Are My Charts Upside Down Or Is It The Largest One Day Decline Since Early July?
When I first saw the 1.27% decline in the Standard & Poors 500 index I took a double-take. Could this be correct? I asked myself. The data is obviously wrong or maybe my charts are upside down. I was under the impression that out sized percentage drops were legislated out of existence. Apparently not.
Enough with the hyperbole and on to some observations:
Bears Clawback “Less Bad” Gains As SPX “Resets”
The SPX marked it’s largest one day percentage decline since July 7th, 2009 when it fell 1.97%.
- It was the first 1% or greater decline for the index over the course of the previous twenty-four trading days. I have this as the longest string of days without a 1% or greater decline since October of 2007, the month the bull market ended and the bear market began.
- The index closed below the daily high two days ago, a measure of trend, for the first time in 23 days. Ending a streak that is the longest since January 2004, the month the recovery rally out of the 2000-2002 bear market began to top before entering a two quarter sideways consolidation.
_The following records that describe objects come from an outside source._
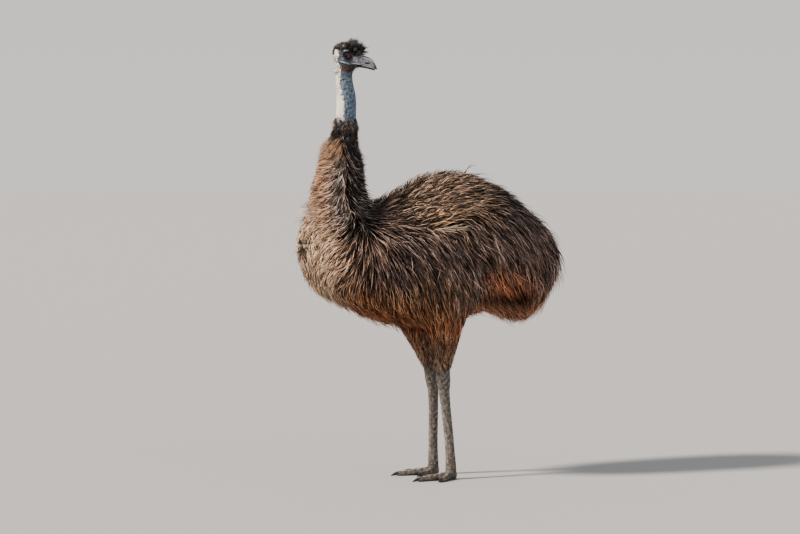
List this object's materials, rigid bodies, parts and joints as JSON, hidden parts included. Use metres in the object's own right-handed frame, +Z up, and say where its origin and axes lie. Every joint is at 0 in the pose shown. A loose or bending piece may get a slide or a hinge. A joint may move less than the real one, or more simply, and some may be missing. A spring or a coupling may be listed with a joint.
{
  "type": "emu, life-size standing figure",
  "caption": "Tall flightless bird standing on two legs, shaggy drooping plumage, long neck, head turned back; a still museum figure.",
  "frame": {"origin": "on the floor under the middle of the outline's box, between the feet", "axes": "+Z up, -Y the way the body faces, +X the bird's left side"},
  "size_m": [0.5084, 1.12, 1.705],
  "materials": {
    "plumage": "shaggy brown feathers, sun-bleached tips over near-black roots",
    "ruff": "matt black bristly feathers",
    "bare_skin": "pale blue-grey bare skin with thin black hairs",
    "leg_skin": "grey-brown scaly leg skin",
    "bill": "dark grey horn, satin",
    "claw": "black horn, satin",
    "eye": "wet red-brown eye"
  },
  "bodies": {
    "root": {"trunk": "plumage", "tail": "plumage", "wing_left": "plumage", "wing_right": "plumage", "neck_lower": "plumage", "neck_ruff": "ruff", "neck_upper": "bare_skin", "head": "bare_skin", "crest": "ruff", "bill_upper": "bill", "bill_lower": "bill", "eye_left": "eye", "eye_right": "eye", "drumstick_left": "plumage", "shank_left": "leg_skin", "foot_left": "leg_skin", "claw_middle_left": "claw", "claw_inner_left": "claw", "claw_outer_left": "claw", "drumstick_right": "plumage", "shank_right": "leg_skin", "foot_right": "leg_skin", "claw_middle_right": "claw", "claw_inner_right": "claw", "claw_outer_right": "claw"}
  },
  "joints": []
}
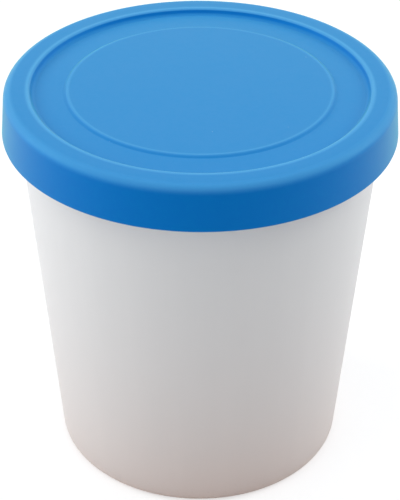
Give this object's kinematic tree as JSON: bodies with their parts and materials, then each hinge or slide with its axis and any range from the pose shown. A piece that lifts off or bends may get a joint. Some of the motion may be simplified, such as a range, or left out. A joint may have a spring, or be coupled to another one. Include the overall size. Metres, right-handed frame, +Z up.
{
  "type": "ice cream tub",
  "caption": "Round tapered white tub for ice cream, closed by a stretch-on blue lid with a raised band, a sunk panel and a low centre disc.",
  "frame": {"origin": "centre of the foot ring that the tub stands on", "axes": "+Z up along the tub's axis; the tub is round, so +X and +Y are free"},
  "size_m": [0.1264, 0.1264, 0.133],
  "materials": {
    "tub_plastic": "satin",
    "lid_silicone": "matte"
  },
  "bodies": {
    "root": {"tub": "tub_plastic", "lid": "lid_silicone"}
  },
  "joints": []
}
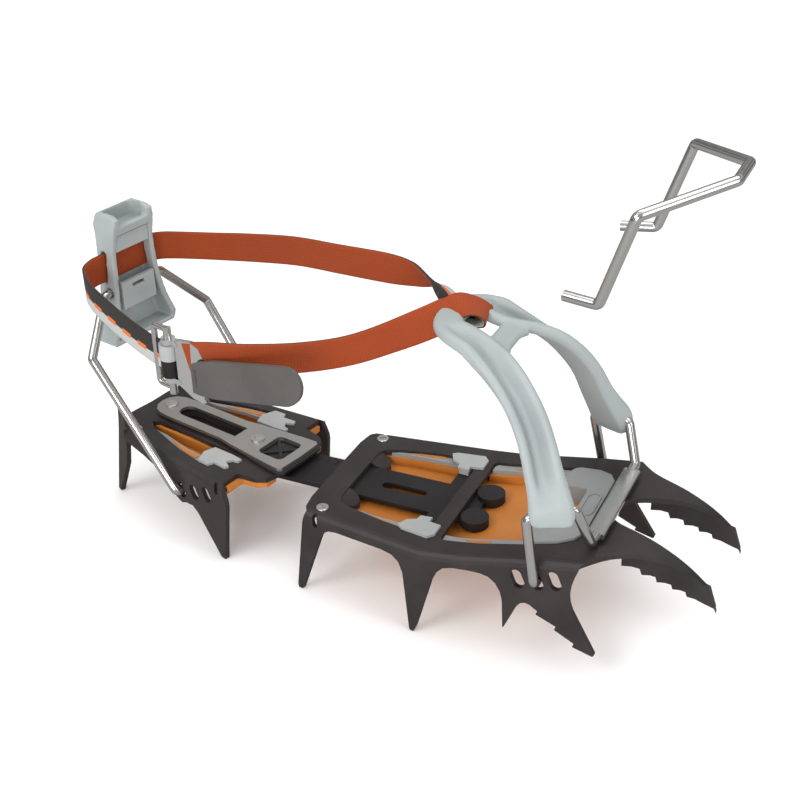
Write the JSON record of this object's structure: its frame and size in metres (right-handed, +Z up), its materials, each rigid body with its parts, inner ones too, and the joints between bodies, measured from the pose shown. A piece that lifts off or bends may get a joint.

- For the first time in 23 consecutive days the market closed beneath the previous day’s low. The streak is the longest since a 24 day one that ended in February of 2006.
- Today the SPX closed beneath the five day exponential moving average, a measure of momentum, for the first time in 21 days. The longest such streak since 1998, and only tenth time the SPX has traded above the 5dEMA for 20 or more consecutive days over the past 25 years.
I could go on and on but will stop here. Anyhow, these are some of the “counts” that I watch. Over the course of the last month I watched these counts stair-step toward levels that simply do not print very frequently. The point of all of this is to highlight how fierce the rally since early July has been. Rallies such as the one off the July lows do not occur very often.
Today is what I call a “reset day”. I haven’t structured any trading play around reset days as sometimes they can mark the end of a trend while other times they simply are days were the anomalies built up over the extent of the rally are reset. Looking at some of the incredible moves of individual stocks — doubles, triples, etc — over the last month makes me wonder, were the “new bull market” to end today, whether we will look back at this period and define it as the blowoff phase in a new bull marker within the context of a new financial and economic reality. Who knows, but it would seem to fit the definition.
Nasdaq, NDX Still Engulfed By Selling But Sell Off Could Be “More Worse”
Ever since the technology heavy indices printed a bearish engulfing reversal candlestick the markets have been in a bit of a funk. Nasdaq has traded lower four of the last five days however the choppiness of the decline has contained the price damage as it is only off a little over two percent from the local high.
Annnnd the chart of the day is…
Perfect World Begets Perfect Trend
Chinese-based Perfect World is capitalizing on the tremendous demand for “massively multiplayer online role playing games” in the Cayman Islands. As a result the stock up 300% with virtually no downside “dents” in the trend.
Perfect World Co., Ltd., through its subsidiaries, engages in the research, development, operation, and licensing of online games in the People?s Republic of China, the United States, and the Cayman Islands.